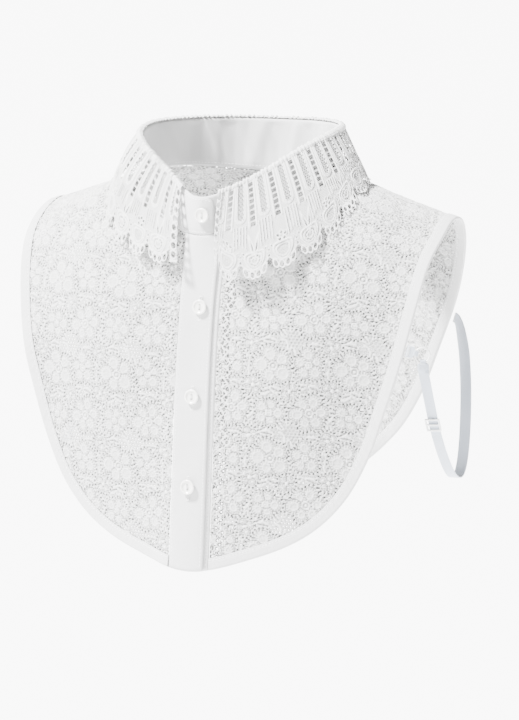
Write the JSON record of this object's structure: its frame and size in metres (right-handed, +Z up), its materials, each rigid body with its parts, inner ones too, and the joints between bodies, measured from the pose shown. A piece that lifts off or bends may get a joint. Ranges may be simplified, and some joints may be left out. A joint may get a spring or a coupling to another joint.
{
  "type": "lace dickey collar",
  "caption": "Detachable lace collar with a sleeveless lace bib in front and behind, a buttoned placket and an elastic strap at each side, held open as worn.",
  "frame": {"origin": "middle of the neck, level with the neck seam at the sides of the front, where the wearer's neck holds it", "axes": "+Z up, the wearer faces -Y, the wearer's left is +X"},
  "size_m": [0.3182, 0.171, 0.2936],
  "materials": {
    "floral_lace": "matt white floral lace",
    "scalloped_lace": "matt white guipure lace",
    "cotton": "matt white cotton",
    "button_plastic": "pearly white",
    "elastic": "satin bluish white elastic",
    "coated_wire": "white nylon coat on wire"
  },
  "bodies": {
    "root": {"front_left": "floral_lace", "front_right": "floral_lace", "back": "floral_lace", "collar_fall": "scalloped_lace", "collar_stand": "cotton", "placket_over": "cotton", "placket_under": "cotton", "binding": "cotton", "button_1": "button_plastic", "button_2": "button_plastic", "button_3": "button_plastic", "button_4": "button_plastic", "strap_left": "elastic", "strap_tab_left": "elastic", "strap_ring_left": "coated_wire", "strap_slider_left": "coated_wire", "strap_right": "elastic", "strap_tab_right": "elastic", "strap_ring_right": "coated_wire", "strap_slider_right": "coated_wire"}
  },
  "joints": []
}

TASK DETAILS: Copy out all of the data exactly, leaving nothing out.

RESPONSE TO THE EXERCISE:
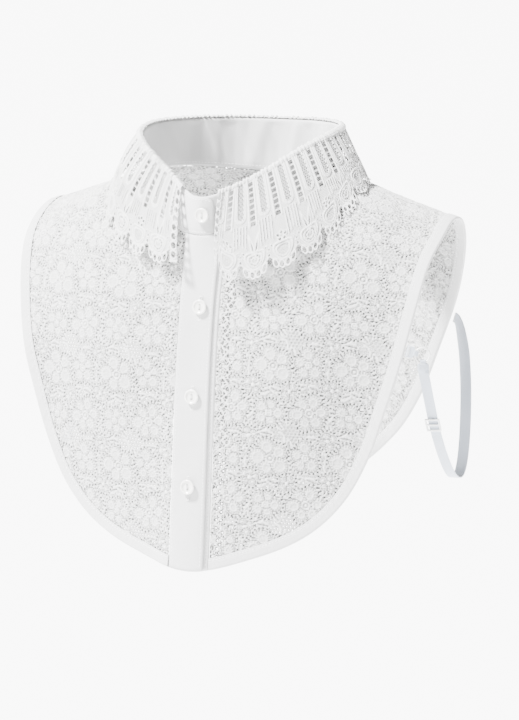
Write the JSON record of this object's structure: its frame and size in metres (right-handed, +Z up), its materials, each rigid body with its parts, inner ones too, and the joints between bodies, measured from the pose shown. A piece that lifts off or bends may get a joint. Ranges may be simplified, and some joints may be left out. A joint may get a spring or a coupling to another joint.
{
  "type": "lace dickey collar",
  "caption": "Detachable lace collar with a sleeveless lace bib in front and behind, a buttoned placket and an elastic strap at each side, held open as worn.",
  "frame": {"origin": "middle of the neck, level with the neck seam at the sides of the front, where the wearer's neck holds it", "axes": "+Z up, the wearer faces -Y, the wearer's left is +X"},
  "size_m": [0.3182, 0.171, 0.2936],
  "materials": {
    "floral_lace": "matt white floral lace",
    "scalloped_lace": "matt white guipure lace",
    "cotton": "matt white cotton",
    "button_plastic": "pearly white",
    "elastic": "satin bluish white elastic",
    "coated_wire": "white nylon coat on wire"
  },
  "bodies": {
    "root": {"front_left": "floral_lace", "front_right": "floral_lace", "back": "floral_lace", "collar_fall": "scalloped_lace", "collar_stand": "cotton", "placket_over": "cotton", "placket_under": "cotton", "binding": "cotton", "button_1": "button_plastic", "button_2": "button_plastic", "button_3": "button_plastic", "button_4": "button_plastic", "strap_left": "elastic", "strap_tab_left": "elastic", "strap_ring_left": "coated_wire", "strap_slider_left": "coated_wire", "strap_right": "elastic", "strap_tab_right": "elastic", "strap_ring_right": "coated_wire", "strap_slider_right": "coated_wire"}
  },
  "joints": []
}